The aspect of the introduction of the United Church Sunday School curriculum that strikes me as most worth noting is the time lag--about 25 years from the time that heresy began emanating from United Church pulpits until it became official church doctrine. The UCC ordained its first female minister in the mid-1930s, just before or around the time that the denial of the Bible as literal and factual truth began being preached. This is worth keeping in mind when we see what's happening in what passes for evangelicalism today. I can think of evangelical churches and ministries whose doctrinal statements--devised years and perhaps decades ago--are sound, but are no longer being followed in actual practice. For example, the Bible lays out qualifications for positions of leadership in the church (I Timothy 3; Titus 1). A church that begins to depart from these standards by putting men in the pulpit who are divorced and remarried will then begin allowing women in the pulpit and ordaining them. When this is taking place, it isn't an indication that the church will be headed in a liberal direction, but is an indication of how far in the liberal direction the church has already gone. From there it will be only a matter of time until the church begins ordaining non-practicing homosexuals, and then ordaining practicing homosexuals.

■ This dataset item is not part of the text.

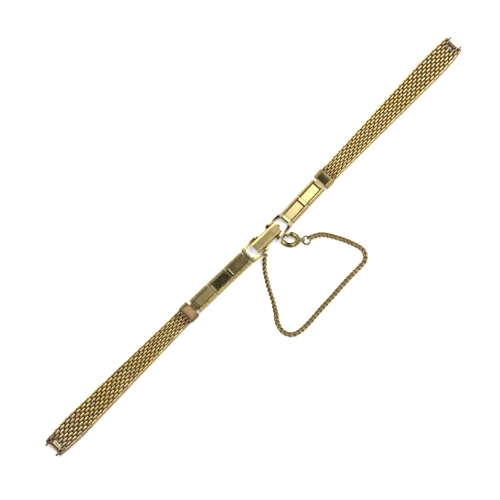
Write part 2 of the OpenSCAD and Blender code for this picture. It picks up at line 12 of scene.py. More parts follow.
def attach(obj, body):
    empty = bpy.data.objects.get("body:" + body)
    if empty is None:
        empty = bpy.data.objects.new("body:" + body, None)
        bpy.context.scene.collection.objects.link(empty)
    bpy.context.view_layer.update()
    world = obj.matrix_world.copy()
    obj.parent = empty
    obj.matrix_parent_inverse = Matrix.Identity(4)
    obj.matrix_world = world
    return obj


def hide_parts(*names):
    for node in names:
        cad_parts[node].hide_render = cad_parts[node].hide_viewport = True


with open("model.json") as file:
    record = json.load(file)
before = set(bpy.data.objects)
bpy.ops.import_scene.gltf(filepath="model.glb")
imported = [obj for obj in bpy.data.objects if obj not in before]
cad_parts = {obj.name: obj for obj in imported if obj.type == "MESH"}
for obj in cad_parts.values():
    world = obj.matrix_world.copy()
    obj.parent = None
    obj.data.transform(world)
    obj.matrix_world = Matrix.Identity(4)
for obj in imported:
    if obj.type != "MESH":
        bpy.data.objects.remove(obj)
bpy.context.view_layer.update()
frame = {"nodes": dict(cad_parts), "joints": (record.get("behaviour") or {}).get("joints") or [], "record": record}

Father James Roberts said of the Bible, "Some of it is folk-lore, some legend, some tribal history." Just one question, Chief: If Fr. Roberts was correct, how do you then account for the remarkable accuracy of the prophecies contained in the Bible, especially the dozens of Messianic prophecies that could have been fulfilled only during the time that Jesus Christ was on Earth, had to have all been fulfilled by one person, and were in fact fulfilled by Jesus Christ when He walked the Earth?